In First for the State, Costco Will Use Its Own Stores and Employees to Get Liquor Initiative on the Ballot

Toilet Paper Sample Station vs. Booze Sample Station. Advantage: Booze.
Issaquah-based retail giant Costco has been trying for years to change liquor laws in Washington. It sued the state Liquor Control Board to force the state to allow high-volume buyers like itself to get discounts on wholesale beer and wine.

Having lost that effort, Costco has started on a new campaign. The retail giant is throwing its weight behind state ballot initiative 1100--the one that would allow Washingtonians to decide whether the state should relinquish its monopoly on liquor sales altogether.

In fact, starting next Tuesday, company employees will help gather signatures at Costco stores across the state. Kristina Logsdon of the Washington Ballot Initiative Network says she's heard of small businesses making petitions available at their stores. But she's never heard of a major company like Costco using its retail outlets and employees to actively gather signatures.

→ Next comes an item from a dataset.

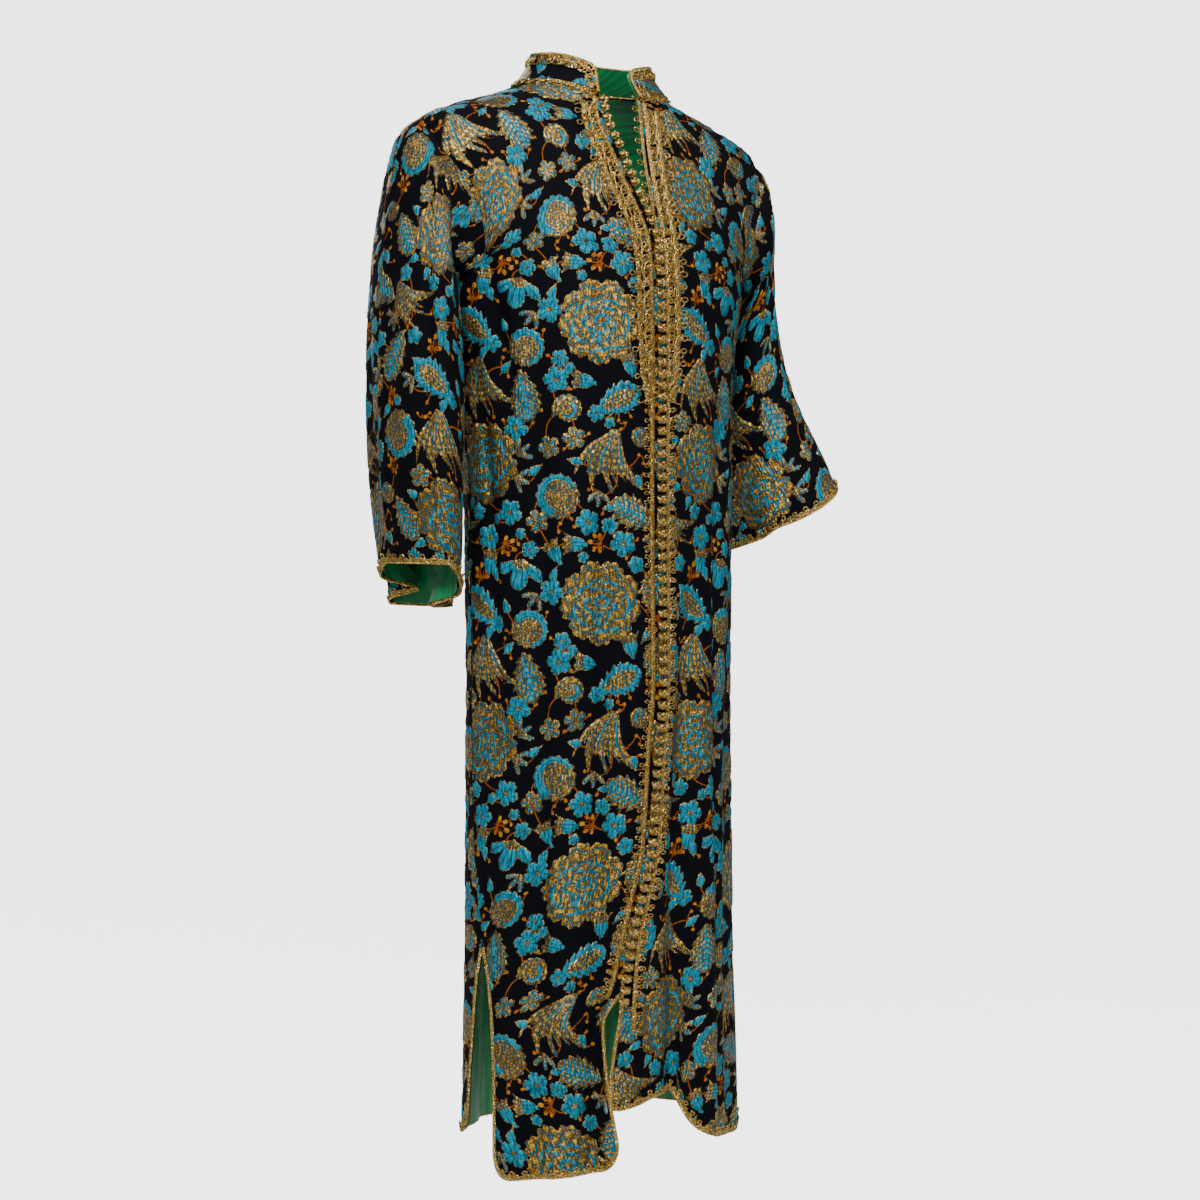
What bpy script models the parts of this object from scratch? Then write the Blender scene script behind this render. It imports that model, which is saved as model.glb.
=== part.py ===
"""Moroccan kaftan in its worn hollow form. Metres, +Z up, front toward -Y, wearer's left toward +X.
The origin is the centre of the neck base, level with the shoulder seam's neck end."""

import bmesh
import bpy
import numpy as np

BROCADE_WALL = 0.0015
LINING_WALL = 0.0010
LAYER_GAP = 0.0004
TRIM_LIFT = 0.0005
BRAID_HEIGHT = 0.0016
BRAID_TOP = TRIM_LIFT + BRAID_HEIGHT
EDGE_BRAID_RADIUS = 0.0026
EDGE_BRAID_REACH = 0.0032
COLLAR_HEIGHT = 0.032
COLLAR_LEAN = 0.013
BUTTON_PITCH = 0.0132
BUTTON_RADIUS = 0.0064
FOLD_RAMP = 0.30
SHOULDER_TILT = 0.040
SEAM_DEGREES = 0.25
CLOSING_DEGREES = 0.18

# Horizontal sections of the outer face: half width, front and back reach, and where the side line lies.
SECTIONS = {
    "z": (-1.310, -1.150, -1.000, -0.800, -0.600, -0.450, -0.300, -0.220,
          -0.150, -0.090, -0.055, -0.035, -0.015, 0.000, 0.012, 0.030),
    "half_width": (0.178, 0.175, 0.172, 0.170, 0.170, 0.173, 0.186, 0.202,
                   0.221, 0.232, 0.218, 0.172, 0.116, 0.086, 0.068, 0.060),
    "front": (0.160, 0.158, 0.156, 0.154, 0.152, 0.150, 0.149, 0.144,
              0.128, 0.107, 0.094, 0.086, 0.079, 0.075, 0.073, 0.072),
    "back": (0.098, 0.095, 0.093, 0.092, 0.090, 0.092, 0.100, 0.106,
             0.108, 0.105, 0.099, 0.092, 0.086, 0.080, 0.074, 0.072),
    "middle_x": (0.004, 0.004, 0.004, 0.004, 0.004, 0.003, 0.000, 0.000,
                 0.000, 0.000, 0.000, 0.000, 0.000, 0.000, 0.000, 0.000),
    "side_y": (-0.018, -0.017, -0.016, -0.015, -0.015, -0.014, -0.012, -0.009,
               -0.006, -0.003, -0.001, 0.000, 0.002, 0.003, 0.004, 0.004),
}

# Hanging folds: angle from centre front at the waist and at the hem, where each begins, spread and depth.
FOLDS = {
    "waist_angle": (25, -25, -52, 58, 132, 166, 198, 232, 40, -72),
    "hem_angle": (12, -30, -56, 50, 126, 160, 204, 238, 30, -62),
    "start_z": (-0.42, -0.45, -0.60, -0.50, -0.40, -0.35, -0.40, -0.45, -0.75, -0.75),
    "spread": (7.5, 8.0, 8.0, 9.0, 11.0, 9.0, 10.0, 10.0, 7.0, 7.0),
    "depth": (0.026, 0.009, 0.007, 0.010, 0.015, 0.017, 0.015, 0.014, -0.006, -0.005),
}

# Front panels row by row, shoulder seam to hem. Angles run from centre front to each side.
FRONT_ROWS = {
    "right_inner": (90, 53, 26, 14.0, 6.5, 2.4, -2.9, -3.0, -2.7, -1.9,
                    -1.5, -1.6, 1.0, 3.4, 8.3, 12.4, 16.2, 23.2, 20.9, 17.4),
    "left_inner": (90, 53, 22, 9.8, 3.4, 2.5, 2.9, 3.0, 2.7, 1.9,
                   1.5, 1.6, -1.0, -3.4, -8.3, -12.4, -14.6, -15.3, -16.3, -16.0),
    "inner_z": (0.0, -0.004, -0.012, -0.019, -0.070, -0.130, -0.203, -0.290, -0.370, -0.460, -0.580, -0.700,
                -0.800, -0.895, -0.960, -1.010, -1.062, -1.105, -1.185, -1.269),
    "outer": (90, 79, 68, 61, 60, 67, 90, 90, 90, 90, 90, 90, 89, 87, 84, 80, 74.5, 71.5, 70, 69.5),
    "outer_z": (-0.048, -0.072, -0.105, -0.145, -0.187, -0.225, -0.252, -0.320, -0.390, -0.470, -0.580,
                -0.700, -0.800, -0.895, -0.955, -1.005, -1.060, -1.120, -1.195, -1.283),
}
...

The employees' time technically counts as an in-kind contribution from Costco to Modernize Washington, the organizing committee behind Initiative 1100. And while Costco is required to report the amount of employee-hours donated, state law doesn't put a cap on in-kind donations in ballot measure campaigns.

The deadline for submitting signed petitions is July 2. Expect to see Costco staffers carrying pens and writing pads until at least then.